Вообще говоря, сам он был тоже далеко не подарок – из той жесткой и в обыденной жизни неприятной породы людей, которые, если их не трогать, ведут себя сдержанно, скупы на слова, и потому ни в компании от них никакого толку, ни просто как следует по-товарищески поговорить – все угу да угу; если же что не по их, то до поры до времени с ними можно кое-как поладить, только нужно с самого начала вести себя по правилам, ими установленным: то есть не петюкать и не залупаться; но уж коли кто залупнулся, дело швах: начинают играть желваки, и человек, что называется, заходится; и уж тогда ни уговоры, ни посулы, ни прямые взятки, ни угрозы, ни драка – ничто его не свернет, и пусть себе во вред, а жертву свою он-таки ухайдакает.
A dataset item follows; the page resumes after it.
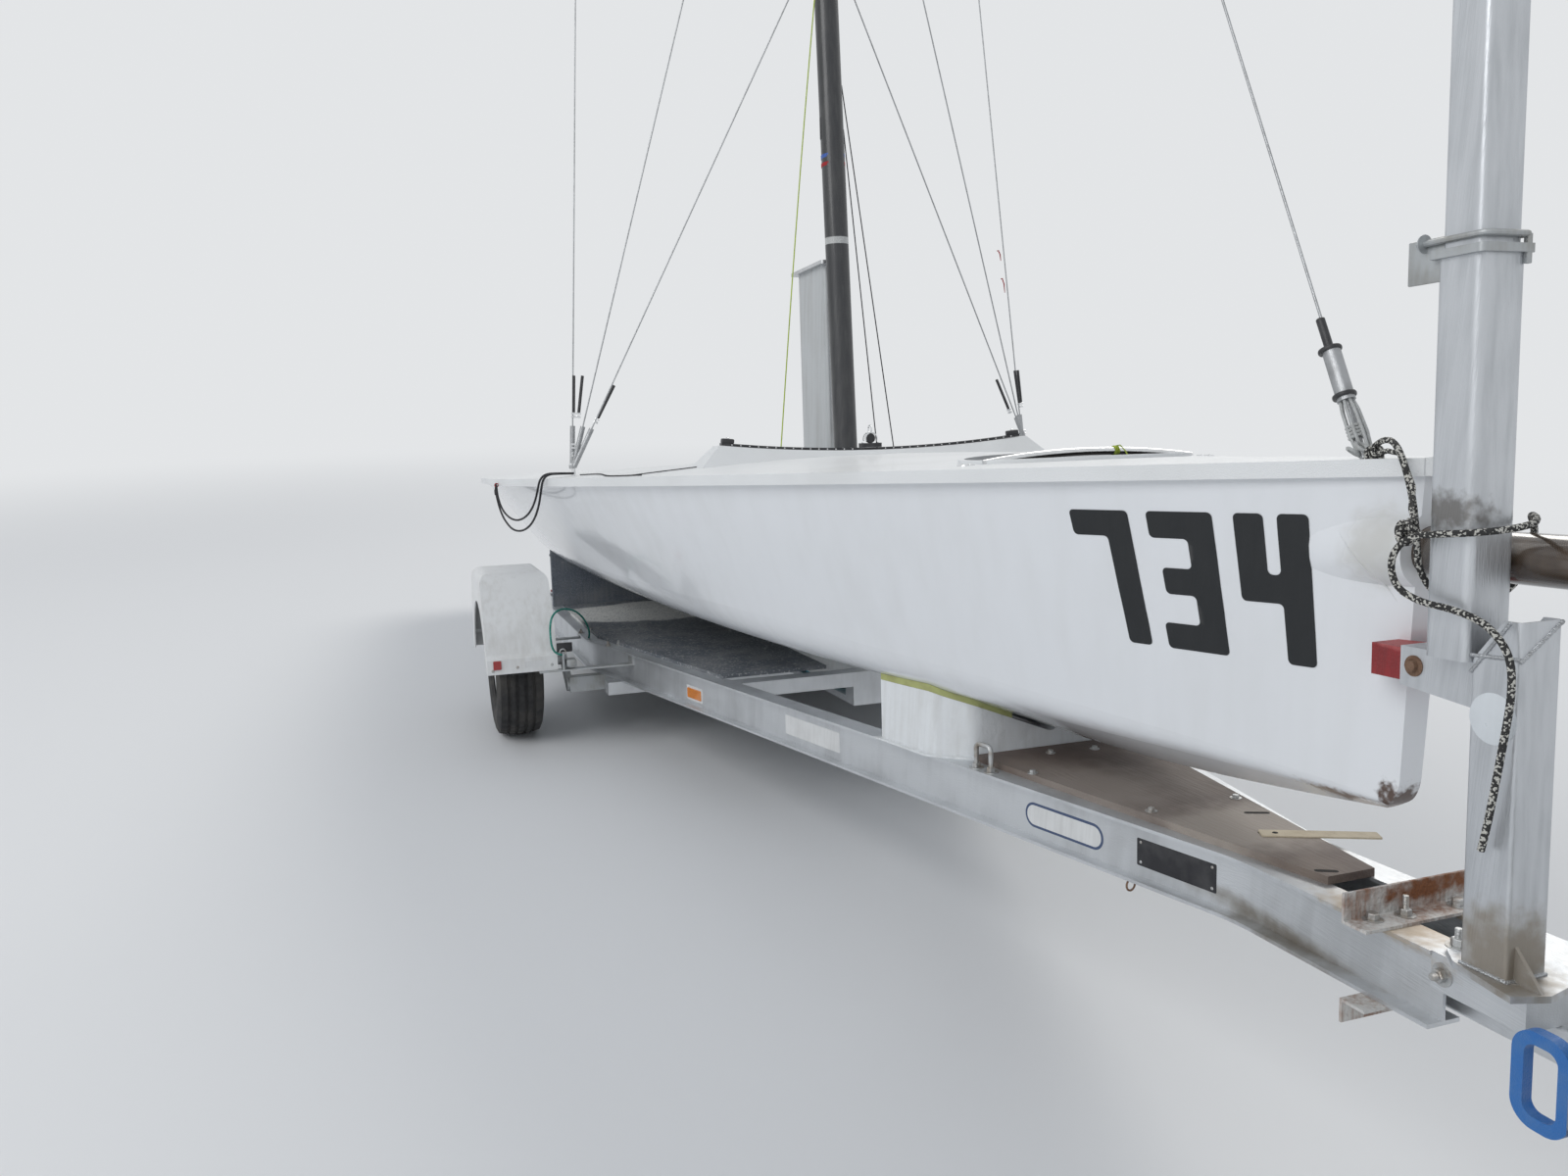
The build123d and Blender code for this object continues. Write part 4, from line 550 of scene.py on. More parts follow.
# Finish, scale, share and colour of each fleck
FLECKS = (
    ("fleck_braid", 330.0, 0.30, (0.62, 0.61, 0.56)),
    ("dark_braid", 480.0, 0.18, (0.07, 0.07, 0.08)),
    ("green_braid", 480.0, 0.25, (0.10, 0.42, 0.36)),
    ("floor_painted_shade", 150.0, 0.14, (0.30, 0.31, 0.315)),
    ("cradle_carpet", 420.0, 0.22, (0.22, 0.24, 0.27)),
)
for fleck_row in FLECKS:
    add_flecks(*fleck_row)

# The finish of each part of the frame
NODE_FINISHES = {
    "hull": "hull_white",
    "deck": "deck_white",
    "jib_moulding": "deck_white",
    "mast": "mast_black",
    "spreaders": "mast_black",
    "bowsprit": "pole_black",
    "jockey_tube": "jack_zinc",
    "jockey_leg": "jack_zinc",
}
SLOT_FINISHES = {}
for finish_name, finish_row in FINISHES.items():
    SLOT_FINISHES.setdefault(finish_row[0], finish_name)

for record_part in frame["record"]["subparts"]:
    part_name = record_part["node"]
    own_finish = NODE_FINISHES.get(part_name, SLOT_FINISHES[record_part["material_slot"]])
    part_mesh = frame["nodes"][part_name].data
    part_mesh.materials.clear()
    part_mesh.materials.append(MATERIALS[own_finish])


# The three loose ropes


def add_rope(name, route, radius, finish, node):
    """A rope through the route's points, in millimetres of the level frame."""
    places = [level(*(step / 1000 for step in place)) for place in route]
    curve = bpy.data.curves.new(name, "CURVE")
    curve.dimensions = "3D"
    curve.bevel_depth = radius
    curve.bevel_resolution = 3
    curve.resolution_u = 8
    curve.use_fill_caps = True
    spline = curve.splines.new("NURBS")
    spline.points.add(len(places) - 1)
    for point, place in zip(spline.points, places):
        point.co = (*place, 1)
    spline.order_u = 3
    spline.use_endpoint_u = True
    curve.materials.append(MATERIALS[finish])
    rope = bpy.data.objects.new(name, curve)
    bpy.context.scene.collection.objects.link(rope)
    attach(rope, "root")
    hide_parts(node)


BOW_ROPE = (
    (3344, -16, 804), (3362, -24, 822), (3396, -36, 837), (3440, -58, 833), (3478, -78, 800),
    (3500, -82, 745), (3502, -76, 690), (3496, -64, 638), (3506, -36, 594), (3532, 8, 580),
    (3558, 48, 604), (3576, 66, 652), (3592, 52, 702), (3614, 12, 726), (3648, -14, 722),
    (3669, -50, 716), (3669, -102, 711), (3650, -144, 708), (3610, -152, 705), (3562, -155, 700),
    (3531, -157, 668), (3540, -156, 624), (3582, -153, 606), (3635, -150, 602), (3686, -146, 588),
    (3720, -142, 550), (3722, -140, 494), (3711, -138, 430), (3700, -137, 362), (3690, -136, 305),
    (3682, -136, 268),
)
STERN_ROPE = (
    (656, -919, 786), (646, -964, 787), (631, -1004, 786), (621, -1024, 766), (606, -1030, 724),
    (566, -1036, 670), (494, -1045, 622), (402, -1056, 589), (290, -1068, 568), (168, -1079, 559),
    (48, -1089, 562), (-70, -1096, 578), (-170, -1102, 600), (-240, -1107, 630), (-280, -1111, 662),
    (-304, -1114, 694), (-303, -1115, 716), (-289, -1115, 733), (-267, -1115, 737),
    (-248, -1115, 727), (-230, -1114, 688), (-186, -1109, 650), (-118, -1101, 622),
    (-10, -1091, 605), (112, -1082, 600), (232, -1072, 606), (350, -1061, 624), (450, -1051, 652),
    (528, -1042, 692), (572, -1036, 736), (594, -1030, 768), (604, -1010, 787), (622, -968, 788),
    (640, -919, 786),
)
RAIL_CORD = (
    (400, -958, 88), (403, -984, 94), (412, -1000, 122), (422, -1004, 160), (418, -1004, 200),
    (398, -994, 236), (360, -970, 254), (292, -930, 254), (206, -874, 230), (120, -830, 186),
    (52, -802, 134), (-4, -790, 98), (-46, -788, 72),
)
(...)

Неспешно шагая, Грачков размышлял, что, если бы джип вызывал в нем хоть какую-нибудь симпатию, можно было бы срубить деньжат. Проехал на красный, на запрещающий; права отдавать, естественно, не захочет… мотайся потом за ними; бросать машину и гнать в сберкассу тоже почему-то никто не любит, хотя почему бы и не промяться. Короче говоря, гони пятихатку и езжай с богом, услышав на прощание:

“Счастливого пути!”

Но не нравился ему этот джип, совершенно не нравился. Стекла были тонированные, однако солнце лупило с противоположной стороны, и сержант Грачков, поглядывая вокруг как бы для продолжения контроля за ситуацией на дороге, рассмотрел все же, что в машине четверо – и все какие-то, кажется, черные рожи; а черных рож он на своем веку навидался – вот сколько, и ко всем к ним чохом испытывал заведомую неприязнь. Из темного круга неприязни выпадал лишь один парень из

Аслар-Хорта, почему-то помогший ему доволочь раненого напарника до мертвой зоны, где было потише… Да и то по сей день непонятно, чего этот мальчишка хотел, и уж не поймется никогда.
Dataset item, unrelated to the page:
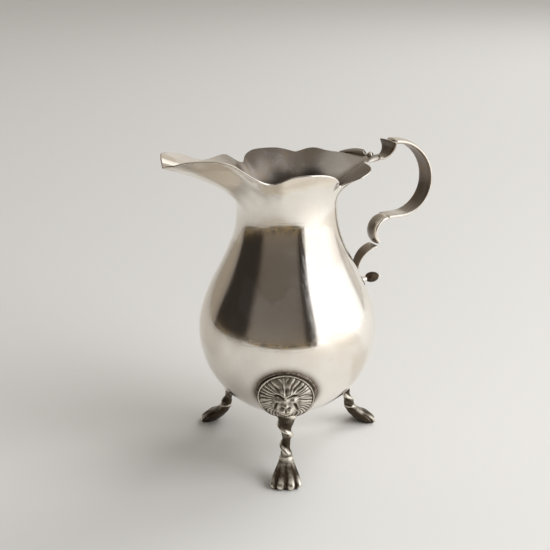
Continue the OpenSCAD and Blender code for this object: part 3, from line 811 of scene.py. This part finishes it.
class Shop:
    """Adds nodes to one tree. node() takes the type, its settings, then its sockets' values or links."""

    def __init__(self, tree):
        self.tree = tree
        tree.nodes.clear()

    def node(self, kind, settings=None, inputs=None, output=0):
        made = self.tree.nodes.new(kind)
        for key, value in (settings or {}).items():
            setattr(made, key, value)
        for key, value in (inputs or {}).items():
            socket = made.inputs[key]
            if isinstance(value, Sock):
                self.tree.links.new(value.link, socket)
            else:
                socket.default_value = value
        return Sock(self, made.outputs[output]) if made.outputs else None

    def blend(self, share, a, b):
        """Colour a where share is 0 and b where it is 1."""
        return self.node("ShaderNodeMix", {"data_type": "RGBA", "clamp_factor": True},
                         {0: share, 6: (*a, 1) if isinstance(a, tuple) else a,
                          7: (*b, 1) if isinstance(b, tuple) else b}, 2)

    def noise(self, where, scale, detail, rough, distortion=0.0):
        """Soft noise, its scale in cells to one unit of where."""
        return self.node("ShaderNodeTexNoise", {}, {"Vector": where, "Scale": scale, "Detail": detail,
                                                    "Roughness": rough, "Distortion": distortion})

    def place(self):
        """The point on the piece, in metres in the model's frame."""
        return self.node("ShaderNodeTexCoord", {}, {}, 3)

    def attribute(self, name):
        """A value that the piece's own points carry, 0 where they carry none."""
        return self.node("ShaderNodeAttribute", {"attribute_name": name}, {}, 2)

    def spread(self, where, rotation, scale):
        """The place turned and stretched."""
        return self.node("ShaderNodeMapping", {}, {"Vector": where, "Rotation": rotation, "Scale": scale})


def material(name):
    """An empty material and the shop that adds its nodes."""
    made = bpy.data.materials.new(name)
    made.use_nodes = True
    return made, Shop(made.node_tree)


def finish_metal(shop, colour, rough, height, strength, distance):
    """A metal from its colour, its roughness and a fine bump, whose distance is in metres."""
    normal = shop.node("ShaderNodeBump", {}, {"Strength": strength, "Distance": distance, "Height": height})
    shader = shop.node("ShaderNodeBsdfPrincipled", {},
                       {"Base Color": colour, "Metallic": 1.0, "Roughness": rough, "Normal": normal})
    shop.node("ShaderNodeOutputMaterial", {}, {"Surface": shader})


def scratches(shop, where, turn, scale):
    """Fine hairlines: noise stretched far along one direction, kept only near its middle value."""
    lines = shop.noise(shop.spread(where, turn, scale), 1.0, 2, 0.5)
    near = (lines - 0.5) * (lines - 0.5)
    return 1 - near.step(0.0, 0.0006)


def polished():
    """Bright silver with hairlines, a faint warm film and soft dents, painted brown shade where the shade
    attribute is high, and a darkening round the masks.
    """
    made, shop = material("polished_silver")
    where = shop.place()
    film = shop.noise(where, 38.0, 4, 0.6)
    fine = shop.noise(where, 420.0, 3, 0.6)
    blotch = shop.noise(where, 210.0, 4, 0.65, 0.6)
    hair = (scratches(shop, where, (0.3, 0.9, 0.2), (2600, 90, 70))
            + scratches(shop, where, (1.2, 0.1, 0.8), (110, 2400, 90))
            + scratches(shop, where, (0.5, -0.7, 2.0), (90, 70, 2200)))
    dents = shop.noise(where, 95.0, 1, 0.4)
    patch = shop.noise(where, 26.0, 3, 0.45, 0.8).step(0.50, 0.57)
    colour = shop.blend(film.step(0.40, 0.70), (0.955, 0.92, 0.862), (0.88, 0.82, 0.735))
    colour = shop.blend(patch * 0.6, colour, (0.70, 0.62, 0.52))
    colour = shop.blend((hair * 0.10).clip(), colour, (0.72, 0.70, 0.67))
    # Darkening round the masks, mottled by the blotch noise.
    ring = shop.attribute("ring")
    ring_dark = (ring * 1.15 + (blotch - 0.5) * ring * 0.9).clip()
    colour = shop.blend(ring_dark, colour, (0.17, 0.125, 0.085))
    # Painted shade: the shade attribute turns the colour a mottled dark brown.
    shade = shop.attribute("shade")
    dull = (shade * (0.92 + (blotch - 0.5) * 0.5)).clip()
    brown = shop.blend(blotch.step(0.40, 0.75), (0.12, 0.095, 0.078), (0.25, 0.19, 0.135))
    colour = shop.blend(dull, colour, brown)
    rough = (0.022 + film.step(0.4, 0.8) * 0.03 + fine.step(0.5, 0.8) * 0.02 + hair * 0.04 + patch * 0.05
             + shade * 0.30 + ring_dark * 0.2)
    finish_metal(shop, colour, rough, dents + hair * -0.03, 0.12, 0.0006)
    return made


def cast():
    """Cast silver, worn bright on what stands out and dark in every hollow, with painted shade on the paws'
    rear halves and an even darkening of the bud.
    """
    made, shop = material("cast_silver")
    where = shop.place()
    deep = shop.attribute("recess")
    grain = shop.noise(where, 900.0, 4, 0.6)
    blotch = shop.noise(where, 300.0, 3, 0.6)
    dark = (deep * 2.3 + (blotch - 0.5) * 1.1 + 0.34).step(-0.10, 0.72)
    colour = shop.blend(dark, (0.84, 0.78, 0.68), (0.072, 0.053, 0.036))
    rough = 0.22 + dark * 0.2 + grain.step(0.45, 0.75) * 0.10
    finish_metal(shop, colour, rough, grain * 0.6 + blotch, 0.35, 0.00012)
    return made


def solder():
    """Dark, dull solder with brown tarnish."""
    made, shop = material("silver_solder")
    where = shop.place()
    blotch = shop.noise(where, 600.0, 4, 0.65)
    colour = shop.blend(blotch.step(0.35, 0.7), (0.10, 0.075, 0.055), (0.42, 0.37, 0.31))
    finish_metal(shop, colour, 0.30 + blotch * 0.25, blotch, 0.5, 0.0002)
    return made


finishes = {"polished_silver": polished(), "cast_silver": cast(), "silver_solder": solder()}
for piece in [o for o in bpy.context.scene.objects if o.type == "MESH" and "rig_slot" in o]:
    piece.data.materials.clear()
    piece.data.materials.append(finishes[piece["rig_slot"]])

# ---- Floor ----


FLOOR_COLOUR = (0.66, 0.653, 0.636, 1)
# The table round the jug, towards the viewer and to the side, and how far the floor goes, in metres.
NEAR, BEHIND, SIDE, FAR = 0.42, -0.25, 0.6, 3


def floor_material():
    """A plain, pale, dull paper."""
    made, shop = material("pale_floor")
    shader = shop.node("ShaderNodeBsdfPrincipled", {},
                       {"Base Color": FLOOR_COLOUR, "Roughness": 0.6, "Specular IOR Level": 0.2})
    shop.node("ShaderNodeOutputMaterial", {}, {"Surface": shader})
    return made


def floor_sheet(name, corners, glossy):
    """A flat sheet from its corners, given as (towards the viewer, to the right) in metres. The
    silver mirrors it only where glossy is true."""
    mesh = bpy.data.meshes.new(name)
    co = [list(toward * f + rightward * r) for f, r in corners]
    mesh.from_pydata(co, [], [list(range(len(co)))])
    mesh.update()
    sheet = bpy.data.objects.new(name, mesh)
    bpy.context.scene.collection.objects.link(sheet)
    sheet.data.materials.append(pale)
    sheet.visible_glossy = glossy


pale = floor_material()
near_left, near_right, rear_left, rear_right = (NEAR, -SIDE), (NEAR, SIDE), (BEHIND, -SIDE), (BEHIND, SIDE)
far_left, far_right, front_left, front_right = (-FAR, -FAR), (-FAR, FAR), (FAR, -FAR), (FAR, FAR)
floor_sheet("table_top", [near_left, near_right, rear_right, far_right, far_left, rear_left], True)
floor_sheet("floor_ahead", [front_left, front_right, far_right, rear_right, near_right, near_left], False)
floor_sheet("floor_left", [front_left, near_left, rear_left, far_left], False)

# ---- Light ----


PLAIN_COLOUR = (0.62, 0.61, 0.595)


def studio_light():
    """A soft studio by direction: a broad bright window on the right, a dim side in front and on the
    left, and a pale wall behind. What the camera sees directly beyond the floor is plain and pale.
    turn is the angle round from the viewer to the right and low the angle over the floor, in degrees."""
    world = bpy.data.worlds.new("studio")
    bpy.context.scene.world = world
    world.use_nodes = True
    shop = Shop(world.node_tree)
    way = shop.node("ShaderNodeTexCoord", {}, {}, 0)
    ahead = shop.node("ShaderNodeVectorMath", {"operation": "DOT_PRODUCT"}, {0: way, 1: tuple(toward)}, 1)
    right = shop.node("ShaderNodeVectorMath", {"operation": "DOT_PRODUCT"}, {0: way, 1: tuple(rightward)}, 1)
    up = shop.node("ShaderNodeSeparateXYZ", {}, {0: way}, 2)
    turn = right.maths("ARCTAN2", right, ahead) * math.degrees(1)
    low = right.maths("ARCSINE", up) * math.degrees(1)
    drift = shop.noise(way, 2.2, 2, 0.5) - 0.5
    turn = turn + drift * 9
    # The ceiling, over the dark side with its dim middle.
    colour = shop.blend(low.step(25, 75), (0.26, 0.235, 0.21), (0.55, 0.53, 0.50))
    dark = turn.step(-110, -103) * (1 - turn.step(34, 39)) * (1 - low.step(38, 60))
    colour = shop.blend(dark, colour, (0.036, 0.031, 0.027))
    centre = turn.step(-58, -46) * (1 - turn.step(19, 25))
    grey = shop.blend(low.step(-10, 30), (0.21, 0.18, 0.148), (0.15, 0.133, 0.117))
    colour = shop.blend(centre * dark, colour, grey)
    # Warm patches low down in the dark.
    shelf = shop.noise(way, 11.0, 2, 0.6)
    warm = shop.blend(shelf.step(0.45, 0.55), (0.05, 0.045, 0.03), (0.30, 0.22, 0.11))
    colour = shop.blend(dark * (1 - low.step(-6, 3)) * 0.8, colour, warm)
    # The window, then the walls behind on the left and on the right.
    window = turn.step(36, 39) * (1 - turn.step(116, 126)) * (1 - low.step(50, 72))
    bright = shop.blend(turn.step(90, 114), (1.5, 1.51, 1.52), (1.15, 1.14, 1.12))
    colour = shop.blend(window, colour, bright)
    wall = (1 - turn.step(-122, -106)) * (1 - low.step(40, 70))
    colour = shop.blend(wall, colour, (0.36, 0.32, 0.27))
    wall = turn.step(118, 130) * (1 - low.step(40, 70))
    colour = shop.blend(wall, colour, (0.68, 0.64, 0.585))
    seen = shop.node("ShaderNodeLightPath", {}, {}, 0)
    colour = shop.blend(seen, colour, PLAIN_COLOUR)
    shader = shop.node("ShaderNodeBackground", {}, {"Color": colour, "Strength": 1.0})
    shop.node("ShaderNodeOutputWorld", {}, {"Surface": shader})


studio_light()
view = bpy.context.scene.view_settings
view.view_transform = "Standard"
view.look = "None"


def soft_lamp(name, right, ahead, height, size, power):
    """A square soft lamp that looks at the jug's foot. The silver doesn't mirror it."""
    lamp = bpy.data.lights.new(name, "AREA")
    lamp.shape = "SQUARE"
    lamp.size = size
    lamp.energy = power
    holder = bpy.data.objects.new(name, lamp)
    bpy.context.scene.collection.objects.link(holder)
    holder.location = rightward * right + toward * ahead + Vector((0, 0, height))
    holder.rotation_mode = "QUATERNION"
    holder.rotation_quaternion = holder.location.to_track_quat("Z", "Y")
    holder.visible_glossy = False


# To the right, towards the viewer, height and size in metres, and power in watts.
soft_lamp("window_lamp", 0.62, 0.16, 0.42, 0.44, 2.7)
soft_lamp("front_lamp", 0.42, 0.36, 0.28, 0.30, 0.8)
soft_lamp("back_lamp", 0.95, -0.95, 1.1, 0.9, 13.0)

# ---- The camera, placed on its aim ----

SENSOR, FOCAL = 36, 68.9
lens = bpy.data.cameras.new("camera")
lens.sensor_width, lens.lens = SENSOR, FOCAL
lens.clip_start, lens.clip_end = 0.02, 20
camera = bpy.data.objects.new("camera", lens)
bpy.context.scene.collection.objects.link(camera)
bpy.context.scene.camera = camera
aim = Vector((AXIS_X * MM, 0, AIM_HEIGHT)) + rightward * AIM_RIGHT
camera.location = aim + back * VIEW_DISTANCE
above = back.cross(rightward)
roll = math.radians(VIEW_ROLL)
tilted_right = rightward * math.cos(roll) + above * math.sin(roll)
tilted_up = back.cross(tilted_right)
camera.rotation_mode = "QUATERNION"
camera.rotation_quaternion = Matrix((tilted_right, tilted_up, back)).transposed().to_quaternion()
И как будто нарочно они ему сегодня попались, чтобы напомнить неприятное событие, которое он и так и сяк гнал от себя, а оно как раз снова и всплыло. Спустился в метро, сел в вагон, увидел человека, мечущегося по площадке между дверями. Что-то выкрикивал, как-то нехорошо топырился и, подойдя к дверям вплотную, рубил стекла ладонями. Павел уже сделал то первое движение корпуса, с которого начинается ходьба, чтобы маленько его встряхнуть и привести в чувство, как вдруг понял, что это Мишка Дронов, – мать честная,

Мишка Дронов же! Они служили в одном взводе, и Мишку комиссовали месяца на три раньше, потому что на какой-то поганой опасной зачистке какой-то поганой опасной деревни, из-за каждого поганого забора целящей тебе в башку пулю, он швырнул, как полагалось, гранату в дверь, а когда ворвался сам, пустив перед собой очередь, то нашел лишь иссеченную осколками гранаты и безнадежно истекающую кровью девочку лет двенадцати. И все бы ничего, потому что война, она на то и есть, чтоб не щадить ни себя, ни других, да только платье на девчонке было точь-в-точь такое, что покупал он дочери перед новым сроком службы, – только то новехонькое, а это вовсе никуда, разве что на тряпки. Если бы не платье, оно бы, глядишь, и обошлось; но на платье этом его заколодило напрочь, и ничто уже не могло сдвинуть с мертвой точки: ни ханка, ни дурь, ни врачи в лазарете.

Узнав его, Павел почувствовал, что не может к нему подойти, не может – и все тут. Отвернулся, выскочил на первой станции, прошел в конец перрона, сел в следующий поезд и то еще всю дорогу озирался…

Все это было так, да; но чем-то еще, чем-то еще не нравился ему этот джип, конкретно не нравился, и он, шагая вразвалку, чтобы выгадать время, старался понять – чем же именно.

И, сделав еще шаг, понял: на заднем бампере вмятина, как раз на перегибе, очень узкая, строго вертикальная вмятина. Джип этот числился в угоне, и хозяин не раз про характерную вмятину помянул, все уши продудел, – такая, мол, сякая, мол, с другой не спутаешь; это он в порту сдавал задом, разворачиваясь, да и въехал по неосторожности в контейнер, в ребро жесткости, и осталась такая вот вмятина – характерная. Короче, достал до печенок своей вмятиной, едва отвязались, потому что явный висяк и хрен кого по такому делу найдешь – номера перебиты, бумаги подделаны, не по вмятине же искать ветра в поле.

Да, четверо – усатые, черные; принимая протянутые в приоткрытое окно документы, сержант мельком заглянул внутрь, чтобы удостовериться.